**Short problem**
Look through the entries below and extract exactly the lines from the one containing "upper_lead();" through the one containing "low, high = Vector((1e9,)", ends included.

★ ★ ★ ★

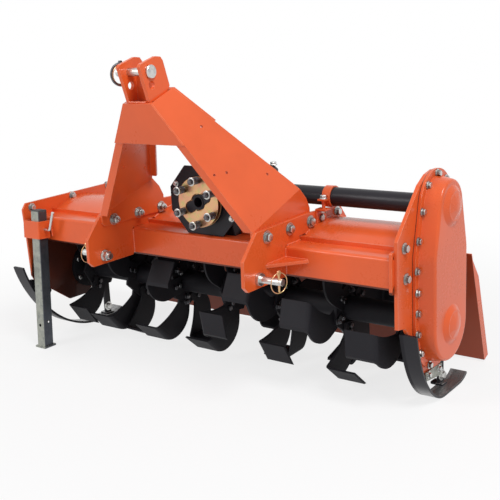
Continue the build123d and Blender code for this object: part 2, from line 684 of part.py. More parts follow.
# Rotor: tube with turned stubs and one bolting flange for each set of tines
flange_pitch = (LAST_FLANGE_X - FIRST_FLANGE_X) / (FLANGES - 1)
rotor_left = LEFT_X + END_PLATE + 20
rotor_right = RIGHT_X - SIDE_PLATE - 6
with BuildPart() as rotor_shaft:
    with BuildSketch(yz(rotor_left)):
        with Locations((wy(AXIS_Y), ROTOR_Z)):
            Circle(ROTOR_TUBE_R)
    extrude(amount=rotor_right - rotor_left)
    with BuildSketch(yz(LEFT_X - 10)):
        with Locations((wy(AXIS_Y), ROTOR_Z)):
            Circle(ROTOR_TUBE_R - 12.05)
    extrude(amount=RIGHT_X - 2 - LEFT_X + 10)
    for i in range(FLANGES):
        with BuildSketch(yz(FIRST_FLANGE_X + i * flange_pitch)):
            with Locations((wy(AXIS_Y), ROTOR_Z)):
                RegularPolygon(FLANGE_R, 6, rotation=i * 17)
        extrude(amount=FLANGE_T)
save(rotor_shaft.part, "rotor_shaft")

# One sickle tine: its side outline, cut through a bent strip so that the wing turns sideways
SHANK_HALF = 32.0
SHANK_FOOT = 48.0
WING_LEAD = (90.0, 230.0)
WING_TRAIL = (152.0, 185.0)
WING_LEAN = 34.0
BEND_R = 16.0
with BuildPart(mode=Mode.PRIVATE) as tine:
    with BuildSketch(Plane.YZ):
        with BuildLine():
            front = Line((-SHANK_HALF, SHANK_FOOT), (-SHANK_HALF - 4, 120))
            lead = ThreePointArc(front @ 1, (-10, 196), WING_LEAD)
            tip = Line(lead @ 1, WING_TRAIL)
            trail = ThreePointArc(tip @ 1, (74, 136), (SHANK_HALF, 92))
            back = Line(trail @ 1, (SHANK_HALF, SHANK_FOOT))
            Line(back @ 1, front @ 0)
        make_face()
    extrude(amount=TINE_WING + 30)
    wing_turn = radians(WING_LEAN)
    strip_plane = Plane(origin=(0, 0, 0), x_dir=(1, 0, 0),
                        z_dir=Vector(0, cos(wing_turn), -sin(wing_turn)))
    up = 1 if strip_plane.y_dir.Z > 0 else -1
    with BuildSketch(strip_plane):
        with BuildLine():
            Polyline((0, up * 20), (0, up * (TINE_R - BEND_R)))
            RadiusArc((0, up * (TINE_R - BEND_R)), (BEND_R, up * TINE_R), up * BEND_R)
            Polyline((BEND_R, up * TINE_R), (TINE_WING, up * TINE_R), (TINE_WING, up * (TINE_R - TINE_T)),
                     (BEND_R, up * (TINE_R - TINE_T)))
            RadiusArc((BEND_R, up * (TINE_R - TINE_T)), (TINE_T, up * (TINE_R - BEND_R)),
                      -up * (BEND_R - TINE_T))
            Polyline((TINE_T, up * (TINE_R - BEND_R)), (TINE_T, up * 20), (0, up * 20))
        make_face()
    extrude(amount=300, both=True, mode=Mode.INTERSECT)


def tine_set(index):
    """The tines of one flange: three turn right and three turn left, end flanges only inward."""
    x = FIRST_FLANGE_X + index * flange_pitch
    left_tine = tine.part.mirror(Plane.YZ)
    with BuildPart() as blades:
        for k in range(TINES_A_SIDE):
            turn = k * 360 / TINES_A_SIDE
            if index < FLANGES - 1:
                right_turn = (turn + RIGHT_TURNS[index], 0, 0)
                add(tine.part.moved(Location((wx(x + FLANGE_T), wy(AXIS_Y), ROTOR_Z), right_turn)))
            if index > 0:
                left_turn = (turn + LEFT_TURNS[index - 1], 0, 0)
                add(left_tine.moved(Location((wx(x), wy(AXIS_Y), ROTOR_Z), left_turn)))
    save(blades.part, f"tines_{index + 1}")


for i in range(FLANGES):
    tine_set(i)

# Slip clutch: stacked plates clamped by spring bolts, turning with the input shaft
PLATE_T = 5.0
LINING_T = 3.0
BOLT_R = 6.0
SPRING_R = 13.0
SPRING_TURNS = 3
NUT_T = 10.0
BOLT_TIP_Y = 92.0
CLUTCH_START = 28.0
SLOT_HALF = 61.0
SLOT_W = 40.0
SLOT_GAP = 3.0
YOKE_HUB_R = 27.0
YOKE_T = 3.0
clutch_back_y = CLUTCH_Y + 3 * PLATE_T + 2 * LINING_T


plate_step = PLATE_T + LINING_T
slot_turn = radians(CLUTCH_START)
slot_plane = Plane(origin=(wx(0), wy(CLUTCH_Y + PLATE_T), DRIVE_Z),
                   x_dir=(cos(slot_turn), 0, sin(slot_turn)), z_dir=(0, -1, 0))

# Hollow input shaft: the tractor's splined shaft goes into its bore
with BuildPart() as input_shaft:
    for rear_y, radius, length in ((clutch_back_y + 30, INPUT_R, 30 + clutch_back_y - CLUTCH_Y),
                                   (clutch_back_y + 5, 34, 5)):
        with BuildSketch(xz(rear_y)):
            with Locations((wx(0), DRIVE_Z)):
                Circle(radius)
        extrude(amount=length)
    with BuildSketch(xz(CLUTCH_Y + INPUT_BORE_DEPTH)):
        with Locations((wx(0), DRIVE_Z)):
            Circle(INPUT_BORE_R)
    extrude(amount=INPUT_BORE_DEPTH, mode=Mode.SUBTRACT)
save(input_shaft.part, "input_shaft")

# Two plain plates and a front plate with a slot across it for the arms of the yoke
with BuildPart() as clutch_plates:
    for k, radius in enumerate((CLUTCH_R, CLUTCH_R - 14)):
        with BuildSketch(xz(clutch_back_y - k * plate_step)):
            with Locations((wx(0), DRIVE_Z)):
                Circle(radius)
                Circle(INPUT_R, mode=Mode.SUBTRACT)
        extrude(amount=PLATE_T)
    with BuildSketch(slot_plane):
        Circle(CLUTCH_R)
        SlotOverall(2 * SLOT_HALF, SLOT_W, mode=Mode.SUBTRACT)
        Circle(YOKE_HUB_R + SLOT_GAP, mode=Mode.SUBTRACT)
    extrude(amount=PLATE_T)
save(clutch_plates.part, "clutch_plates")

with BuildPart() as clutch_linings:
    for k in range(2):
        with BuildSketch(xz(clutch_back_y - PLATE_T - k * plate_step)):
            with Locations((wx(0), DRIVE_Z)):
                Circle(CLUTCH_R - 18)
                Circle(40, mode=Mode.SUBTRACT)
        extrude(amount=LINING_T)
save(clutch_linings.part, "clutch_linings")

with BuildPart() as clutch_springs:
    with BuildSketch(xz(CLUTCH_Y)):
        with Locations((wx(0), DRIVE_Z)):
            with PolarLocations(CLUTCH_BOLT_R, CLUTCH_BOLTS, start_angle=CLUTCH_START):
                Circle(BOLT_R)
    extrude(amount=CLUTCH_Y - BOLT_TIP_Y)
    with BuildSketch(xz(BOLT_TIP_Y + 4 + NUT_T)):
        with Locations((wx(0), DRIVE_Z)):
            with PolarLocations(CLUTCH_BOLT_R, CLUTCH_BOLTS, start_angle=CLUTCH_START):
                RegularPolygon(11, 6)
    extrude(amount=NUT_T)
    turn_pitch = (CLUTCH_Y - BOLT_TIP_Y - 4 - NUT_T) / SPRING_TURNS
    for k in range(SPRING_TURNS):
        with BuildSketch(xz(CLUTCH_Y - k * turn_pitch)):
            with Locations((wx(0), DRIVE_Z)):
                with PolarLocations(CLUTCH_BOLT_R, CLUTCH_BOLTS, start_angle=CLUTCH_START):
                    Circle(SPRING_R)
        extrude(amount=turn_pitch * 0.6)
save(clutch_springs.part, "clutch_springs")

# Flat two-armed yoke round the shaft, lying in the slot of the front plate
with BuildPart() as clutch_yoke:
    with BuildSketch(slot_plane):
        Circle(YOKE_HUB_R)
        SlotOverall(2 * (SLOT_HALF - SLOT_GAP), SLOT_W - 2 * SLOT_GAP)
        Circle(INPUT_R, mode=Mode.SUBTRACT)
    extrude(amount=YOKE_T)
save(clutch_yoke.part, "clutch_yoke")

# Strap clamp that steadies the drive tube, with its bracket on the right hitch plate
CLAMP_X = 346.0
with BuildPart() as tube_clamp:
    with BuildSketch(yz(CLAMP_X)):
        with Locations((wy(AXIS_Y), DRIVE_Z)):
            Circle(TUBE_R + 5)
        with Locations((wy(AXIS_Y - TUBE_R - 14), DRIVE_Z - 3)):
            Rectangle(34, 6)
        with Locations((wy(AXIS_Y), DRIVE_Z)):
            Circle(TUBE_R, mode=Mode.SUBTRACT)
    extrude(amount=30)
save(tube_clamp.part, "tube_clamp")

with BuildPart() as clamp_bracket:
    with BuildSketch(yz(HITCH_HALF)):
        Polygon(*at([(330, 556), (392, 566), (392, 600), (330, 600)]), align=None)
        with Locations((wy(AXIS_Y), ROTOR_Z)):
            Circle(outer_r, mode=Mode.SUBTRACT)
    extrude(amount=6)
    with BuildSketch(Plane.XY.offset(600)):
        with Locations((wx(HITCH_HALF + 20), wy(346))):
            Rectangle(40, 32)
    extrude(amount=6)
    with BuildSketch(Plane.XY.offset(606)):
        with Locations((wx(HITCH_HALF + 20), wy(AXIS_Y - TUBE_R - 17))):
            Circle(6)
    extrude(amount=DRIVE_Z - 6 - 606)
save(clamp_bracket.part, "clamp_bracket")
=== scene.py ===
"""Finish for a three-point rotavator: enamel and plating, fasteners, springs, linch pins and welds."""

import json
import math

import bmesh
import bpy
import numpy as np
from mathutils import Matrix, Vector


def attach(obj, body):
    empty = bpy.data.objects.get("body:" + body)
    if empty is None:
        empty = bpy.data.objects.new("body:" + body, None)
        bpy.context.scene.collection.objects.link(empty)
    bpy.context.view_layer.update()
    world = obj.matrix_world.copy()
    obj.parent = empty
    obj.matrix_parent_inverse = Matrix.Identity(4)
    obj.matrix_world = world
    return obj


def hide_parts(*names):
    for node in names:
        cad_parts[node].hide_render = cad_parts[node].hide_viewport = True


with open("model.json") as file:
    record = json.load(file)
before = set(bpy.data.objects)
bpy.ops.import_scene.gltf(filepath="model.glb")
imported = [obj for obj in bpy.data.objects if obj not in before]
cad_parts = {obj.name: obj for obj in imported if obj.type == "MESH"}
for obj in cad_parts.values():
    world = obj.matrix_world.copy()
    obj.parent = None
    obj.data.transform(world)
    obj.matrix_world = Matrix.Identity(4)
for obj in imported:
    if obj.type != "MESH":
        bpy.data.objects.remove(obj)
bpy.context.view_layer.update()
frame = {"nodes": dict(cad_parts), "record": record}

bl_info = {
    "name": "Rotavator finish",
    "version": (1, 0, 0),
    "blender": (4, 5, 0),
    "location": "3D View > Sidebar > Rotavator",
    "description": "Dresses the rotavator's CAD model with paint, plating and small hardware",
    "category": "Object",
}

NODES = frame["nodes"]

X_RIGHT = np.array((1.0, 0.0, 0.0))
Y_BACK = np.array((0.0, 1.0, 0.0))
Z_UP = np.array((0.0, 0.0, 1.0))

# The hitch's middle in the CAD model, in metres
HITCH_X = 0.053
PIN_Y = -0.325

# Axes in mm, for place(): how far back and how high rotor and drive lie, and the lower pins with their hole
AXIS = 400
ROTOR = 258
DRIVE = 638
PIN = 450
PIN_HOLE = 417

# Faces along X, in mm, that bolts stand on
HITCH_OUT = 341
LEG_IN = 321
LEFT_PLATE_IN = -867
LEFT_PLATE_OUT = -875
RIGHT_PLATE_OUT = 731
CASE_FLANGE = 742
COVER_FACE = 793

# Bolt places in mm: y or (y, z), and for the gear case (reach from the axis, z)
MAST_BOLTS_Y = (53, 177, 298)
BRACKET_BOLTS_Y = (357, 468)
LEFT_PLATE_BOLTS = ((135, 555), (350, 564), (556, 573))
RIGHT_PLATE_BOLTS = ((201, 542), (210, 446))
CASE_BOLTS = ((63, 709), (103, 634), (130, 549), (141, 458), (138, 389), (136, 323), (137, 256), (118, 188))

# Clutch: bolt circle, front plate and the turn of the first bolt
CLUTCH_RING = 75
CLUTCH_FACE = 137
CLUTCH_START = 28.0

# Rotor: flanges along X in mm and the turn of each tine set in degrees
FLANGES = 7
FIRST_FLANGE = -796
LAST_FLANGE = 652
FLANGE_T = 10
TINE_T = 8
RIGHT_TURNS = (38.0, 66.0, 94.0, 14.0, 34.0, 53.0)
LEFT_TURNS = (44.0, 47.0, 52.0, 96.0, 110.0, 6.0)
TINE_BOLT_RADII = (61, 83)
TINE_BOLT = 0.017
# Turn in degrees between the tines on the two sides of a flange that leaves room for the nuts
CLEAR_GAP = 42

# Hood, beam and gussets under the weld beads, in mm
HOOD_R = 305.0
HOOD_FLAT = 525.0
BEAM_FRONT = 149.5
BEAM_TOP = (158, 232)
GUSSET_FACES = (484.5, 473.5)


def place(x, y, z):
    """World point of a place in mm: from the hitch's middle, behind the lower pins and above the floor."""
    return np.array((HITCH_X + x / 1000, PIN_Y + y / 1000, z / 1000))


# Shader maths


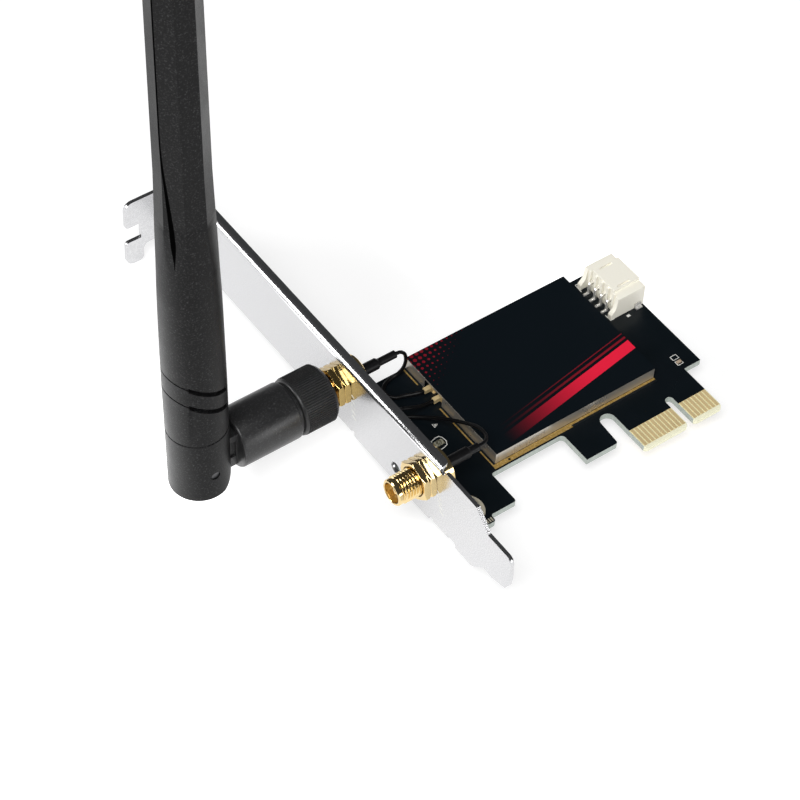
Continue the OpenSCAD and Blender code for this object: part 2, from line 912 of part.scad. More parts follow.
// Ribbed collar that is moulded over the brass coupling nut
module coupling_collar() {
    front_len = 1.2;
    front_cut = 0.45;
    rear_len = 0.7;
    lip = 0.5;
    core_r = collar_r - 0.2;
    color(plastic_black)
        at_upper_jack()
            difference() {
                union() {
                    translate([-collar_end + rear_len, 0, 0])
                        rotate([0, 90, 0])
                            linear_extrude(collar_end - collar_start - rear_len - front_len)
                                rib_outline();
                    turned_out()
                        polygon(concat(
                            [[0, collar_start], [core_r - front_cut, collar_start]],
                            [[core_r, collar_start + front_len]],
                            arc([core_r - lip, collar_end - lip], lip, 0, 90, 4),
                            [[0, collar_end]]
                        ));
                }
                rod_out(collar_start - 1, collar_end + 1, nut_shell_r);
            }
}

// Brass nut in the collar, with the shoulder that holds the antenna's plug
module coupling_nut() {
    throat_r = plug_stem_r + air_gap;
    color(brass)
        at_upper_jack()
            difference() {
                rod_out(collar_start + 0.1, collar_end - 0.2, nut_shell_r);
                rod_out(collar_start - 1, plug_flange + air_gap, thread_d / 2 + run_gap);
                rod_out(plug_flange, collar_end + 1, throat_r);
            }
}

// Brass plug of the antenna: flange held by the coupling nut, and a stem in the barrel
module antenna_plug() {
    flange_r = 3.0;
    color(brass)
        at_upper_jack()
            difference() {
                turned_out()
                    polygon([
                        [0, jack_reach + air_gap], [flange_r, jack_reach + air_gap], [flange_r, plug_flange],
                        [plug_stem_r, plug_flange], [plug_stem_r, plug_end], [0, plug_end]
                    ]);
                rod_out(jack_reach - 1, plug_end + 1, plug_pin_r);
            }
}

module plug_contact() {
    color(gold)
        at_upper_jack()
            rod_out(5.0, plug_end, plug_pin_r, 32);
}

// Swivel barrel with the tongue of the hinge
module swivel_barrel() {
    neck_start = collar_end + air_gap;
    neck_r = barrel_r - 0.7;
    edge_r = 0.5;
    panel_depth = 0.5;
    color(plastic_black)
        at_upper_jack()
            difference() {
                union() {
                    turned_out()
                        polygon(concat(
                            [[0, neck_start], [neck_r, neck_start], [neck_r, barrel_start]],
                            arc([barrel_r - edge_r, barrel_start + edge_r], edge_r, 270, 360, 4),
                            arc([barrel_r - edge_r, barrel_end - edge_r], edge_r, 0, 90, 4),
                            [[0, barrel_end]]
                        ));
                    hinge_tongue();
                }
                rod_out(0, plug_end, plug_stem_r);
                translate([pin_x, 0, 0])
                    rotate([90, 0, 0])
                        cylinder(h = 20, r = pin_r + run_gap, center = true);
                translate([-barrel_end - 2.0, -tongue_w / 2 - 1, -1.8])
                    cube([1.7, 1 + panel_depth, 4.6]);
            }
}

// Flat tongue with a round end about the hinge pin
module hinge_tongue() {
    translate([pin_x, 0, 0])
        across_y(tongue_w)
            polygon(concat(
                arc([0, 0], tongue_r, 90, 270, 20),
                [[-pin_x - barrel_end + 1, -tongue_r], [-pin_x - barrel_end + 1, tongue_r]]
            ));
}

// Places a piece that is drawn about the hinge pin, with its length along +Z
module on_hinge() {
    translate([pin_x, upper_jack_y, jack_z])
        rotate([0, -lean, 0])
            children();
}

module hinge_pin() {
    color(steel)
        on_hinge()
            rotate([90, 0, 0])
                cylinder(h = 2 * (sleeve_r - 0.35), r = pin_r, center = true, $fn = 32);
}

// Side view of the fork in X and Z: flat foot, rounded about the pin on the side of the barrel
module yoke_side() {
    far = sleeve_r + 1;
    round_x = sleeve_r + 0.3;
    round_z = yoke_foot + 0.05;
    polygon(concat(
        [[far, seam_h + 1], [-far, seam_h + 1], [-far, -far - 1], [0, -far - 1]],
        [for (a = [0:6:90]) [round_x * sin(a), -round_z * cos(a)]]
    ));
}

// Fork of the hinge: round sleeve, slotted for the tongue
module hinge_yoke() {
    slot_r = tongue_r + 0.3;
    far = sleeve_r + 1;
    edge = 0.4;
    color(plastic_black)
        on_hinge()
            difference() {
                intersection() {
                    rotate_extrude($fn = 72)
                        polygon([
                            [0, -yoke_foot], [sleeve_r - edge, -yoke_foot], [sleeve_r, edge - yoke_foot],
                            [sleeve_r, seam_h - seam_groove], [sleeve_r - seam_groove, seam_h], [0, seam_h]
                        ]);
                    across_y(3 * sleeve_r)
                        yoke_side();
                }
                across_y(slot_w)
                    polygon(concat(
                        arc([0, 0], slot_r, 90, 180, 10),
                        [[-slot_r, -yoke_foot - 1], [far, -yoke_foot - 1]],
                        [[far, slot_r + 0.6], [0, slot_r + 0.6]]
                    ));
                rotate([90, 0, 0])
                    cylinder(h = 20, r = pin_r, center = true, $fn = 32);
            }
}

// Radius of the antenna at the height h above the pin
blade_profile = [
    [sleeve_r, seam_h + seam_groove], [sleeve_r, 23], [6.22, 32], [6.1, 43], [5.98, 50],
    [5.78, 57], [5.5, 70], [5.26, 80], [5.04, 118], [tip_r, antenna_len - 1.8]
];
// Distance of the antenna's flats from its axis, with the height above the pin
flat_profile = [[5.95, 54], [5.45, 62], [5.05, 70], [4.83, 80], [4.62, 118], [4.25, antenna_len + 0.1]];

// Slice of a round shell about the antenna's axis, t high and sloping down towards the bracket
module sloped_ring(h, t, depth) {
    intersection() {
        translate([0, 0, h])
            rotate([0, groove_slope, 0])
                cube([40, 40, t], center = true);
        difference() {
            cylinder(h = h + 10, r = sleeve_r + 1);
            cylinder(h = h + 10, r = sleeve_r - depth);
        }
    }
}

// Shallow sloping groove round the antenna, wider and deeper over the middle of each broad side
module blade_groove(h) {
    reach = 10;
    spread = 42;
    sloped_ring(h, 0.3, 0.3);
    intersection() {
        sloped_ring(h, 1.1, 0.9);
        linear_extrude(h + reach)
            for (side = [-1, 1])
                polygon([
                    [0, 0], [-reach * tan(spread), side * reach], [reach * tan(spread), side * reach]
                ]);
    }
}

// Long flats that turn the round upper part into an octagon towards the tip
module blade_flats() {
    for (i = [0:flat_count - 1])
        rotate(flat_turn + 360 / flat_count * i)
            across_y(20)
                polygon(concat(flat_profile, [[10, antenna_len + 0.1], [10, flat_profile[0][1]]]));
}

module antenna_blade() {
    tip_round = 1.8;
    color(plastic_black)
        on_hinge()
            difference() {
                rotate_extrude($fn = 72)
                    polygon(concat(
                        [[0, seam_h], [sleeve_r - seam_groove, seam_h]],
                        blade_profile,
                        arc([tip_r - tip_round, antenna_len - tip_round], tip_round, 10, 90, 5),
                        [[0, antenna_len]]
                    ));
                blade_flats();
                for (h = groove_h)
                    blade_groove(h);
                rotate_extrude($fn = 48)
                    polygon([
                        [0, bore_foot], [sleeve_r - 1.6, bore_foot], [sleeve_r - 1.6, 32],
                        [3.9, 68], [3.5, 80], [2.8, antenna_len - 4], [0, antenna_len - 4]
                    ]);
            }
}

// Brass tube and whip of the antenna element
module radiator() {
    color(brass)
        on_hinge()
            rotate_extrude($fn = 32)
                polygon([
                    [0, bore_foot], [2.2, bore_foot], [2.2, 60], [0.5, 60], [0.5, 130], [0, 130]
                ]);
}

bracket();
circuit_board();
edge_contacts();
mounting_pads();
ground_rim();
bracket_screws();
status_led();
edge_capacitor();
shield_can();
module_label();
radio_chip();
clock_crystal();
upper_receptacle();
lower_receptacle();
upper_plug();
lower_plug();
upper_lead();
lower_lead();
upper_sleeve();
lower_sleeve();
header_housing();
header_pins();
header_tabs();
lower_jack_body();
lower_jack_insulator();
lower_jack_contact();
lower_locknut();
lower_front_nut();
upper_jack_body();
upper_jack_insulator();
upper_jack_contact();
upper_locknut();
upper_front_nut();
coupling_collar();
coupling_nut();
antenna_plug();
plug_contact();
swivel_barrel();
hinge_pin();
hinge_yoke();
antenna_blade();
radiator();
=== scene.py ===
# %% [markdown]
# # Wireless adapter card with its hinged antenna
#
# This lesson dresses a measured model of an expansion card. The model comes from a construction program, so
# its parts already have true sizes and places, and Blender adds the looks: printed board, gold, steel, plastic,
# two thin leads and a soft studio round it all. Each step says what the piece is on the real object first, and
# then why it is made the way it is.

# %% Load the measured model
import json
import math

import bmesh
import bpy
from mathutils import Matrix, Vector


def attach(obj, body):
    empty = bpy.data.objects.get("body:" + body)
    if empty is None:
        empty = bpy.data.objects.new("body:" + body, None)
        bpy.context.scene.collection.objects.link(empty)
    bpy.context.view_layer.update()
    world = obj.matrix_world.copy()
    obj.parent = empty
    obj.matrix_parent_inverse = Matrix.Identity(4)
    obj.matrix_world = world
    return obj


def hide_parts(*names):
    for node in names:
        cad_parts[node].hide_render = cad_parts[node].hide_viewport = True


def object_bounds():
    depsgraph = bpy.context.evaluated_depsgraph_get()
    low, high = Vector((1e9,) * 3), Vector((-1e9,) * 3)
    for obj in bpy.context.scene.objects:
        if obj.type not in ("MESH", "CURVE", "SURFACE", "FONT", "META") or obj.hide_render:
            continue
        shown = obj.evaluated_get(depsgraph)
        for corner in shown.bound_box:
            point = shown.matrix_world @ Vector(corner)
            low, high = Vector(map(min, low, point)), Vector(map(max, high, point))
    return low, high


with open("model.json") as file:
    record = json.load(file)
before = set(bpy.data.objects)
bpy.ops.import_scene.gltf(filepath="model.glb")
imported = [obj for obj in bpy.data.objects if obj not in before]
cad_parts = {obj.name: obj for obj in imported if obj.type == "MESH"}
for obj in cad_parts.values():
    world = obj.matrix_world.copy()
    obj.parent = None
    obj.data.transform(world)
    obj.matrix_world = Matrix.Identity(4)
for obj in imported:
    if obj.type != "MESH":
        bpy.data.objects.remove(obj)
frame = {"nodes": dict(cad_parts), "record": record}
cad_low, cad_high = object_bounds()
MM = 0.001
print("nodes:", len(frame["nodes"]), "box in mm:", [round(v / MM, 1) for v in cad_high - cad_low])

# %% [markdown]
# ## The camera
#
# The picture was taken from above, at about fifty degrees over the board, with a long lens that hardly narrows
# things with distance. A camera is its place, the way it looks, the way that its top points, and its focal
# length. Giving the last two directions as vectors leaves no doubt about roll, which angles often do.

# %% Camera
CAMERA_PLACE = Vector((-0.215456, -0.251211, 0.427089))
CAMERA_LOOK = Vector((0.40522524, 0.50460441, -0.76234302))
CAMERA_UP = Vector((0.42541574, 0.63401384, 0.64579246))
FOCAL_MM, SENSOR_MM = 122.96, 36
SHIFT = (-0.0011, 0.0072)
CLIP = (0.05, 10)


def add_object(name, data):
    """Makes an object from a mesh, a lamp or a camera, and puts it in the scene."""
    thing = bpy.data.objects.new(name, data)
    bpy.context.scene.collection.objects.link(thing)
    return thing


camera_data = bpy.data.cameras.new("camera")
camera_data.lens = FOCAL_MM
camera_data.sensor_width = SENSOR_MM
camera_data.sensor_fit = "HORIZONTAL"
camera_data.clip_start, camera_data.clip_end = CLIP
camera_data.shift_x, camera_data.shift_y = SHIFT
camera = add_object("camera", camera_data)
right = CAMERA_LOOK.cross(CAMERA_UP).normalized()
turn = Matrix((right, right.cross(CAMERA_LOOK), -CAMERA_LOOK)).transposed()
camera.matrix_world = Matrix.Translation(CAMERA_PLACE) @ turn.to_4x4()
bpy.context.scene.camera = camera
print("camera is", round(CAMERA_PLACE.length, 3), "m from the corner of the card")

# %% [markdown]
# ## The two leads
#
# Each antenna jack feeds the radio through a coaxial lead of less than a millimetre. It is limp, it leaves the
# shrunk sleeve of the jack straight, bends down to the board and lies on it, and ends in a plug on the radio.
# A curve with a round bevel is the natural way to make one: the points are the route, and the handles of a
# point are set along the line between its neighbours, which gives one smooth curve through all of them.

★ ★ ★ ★

**Result for this exercise**
upper_lead();
lower_lead();
upper_sleeve();
lower_sleeve();
header_housing();
header_pins();
header_tabs();
lower_jack_body();
lower_jack_insulator();
lower_jack_contact();
lower_locknut();
lower_front_nut();
upper_jack_body();
upper_jack_insulator();
upper_jack_contact();
upper_locknut();
upper_front_nut();
coupling_collar();
coupling_nut();
antenna_plug();
plug_contact();
swivel_barrel();
hinge_pin();
hinge_yoke();
antenna_blade();
radiator();
=== scene.py ===
# %% [markdown]
# # Wireless adapter card with its hinged antenna
#
# This lesson dresses a measured model of an expansion card. The model comes from a construction program, so
# its parts already have true sizes and places, and Blender adds the looks: printed board, gold, steel, plastic,
# two thin leads and a soft studio round it all. Each step says what the piece is on the real object first, and
# then why it is made the way it is.

# %% Load the measured model
import json
import math

import bmesh
import bpy
from mathutils import Matrix, Vector


def attach(obj, body):
    empty = bpy.data.objects.get("body:" + body)
    if empty is None:
        empty = bpy.data.objects.new("body:" + body, None)
        bpy.context.scene.collection.objects.link(empty)
    bpy.context.view_layer.update()
    world = obj.matrix_world.copy()
    obj.parent = empty
    obj.matrix_parent_inverse = Matrix.Identity(4)
    obj.matrix_world = world
    return obj


def hide_parts(*names):
    for node in names:
        cad_parts[node].hide_render = cad_parts[node].hide_viewport = True


def object_bounds():
    depsgraph = bpy.context.evaluated_depsgraph_get()
    low, high = Vector((1e9,) * 3), Vector((-1e9,) * 3)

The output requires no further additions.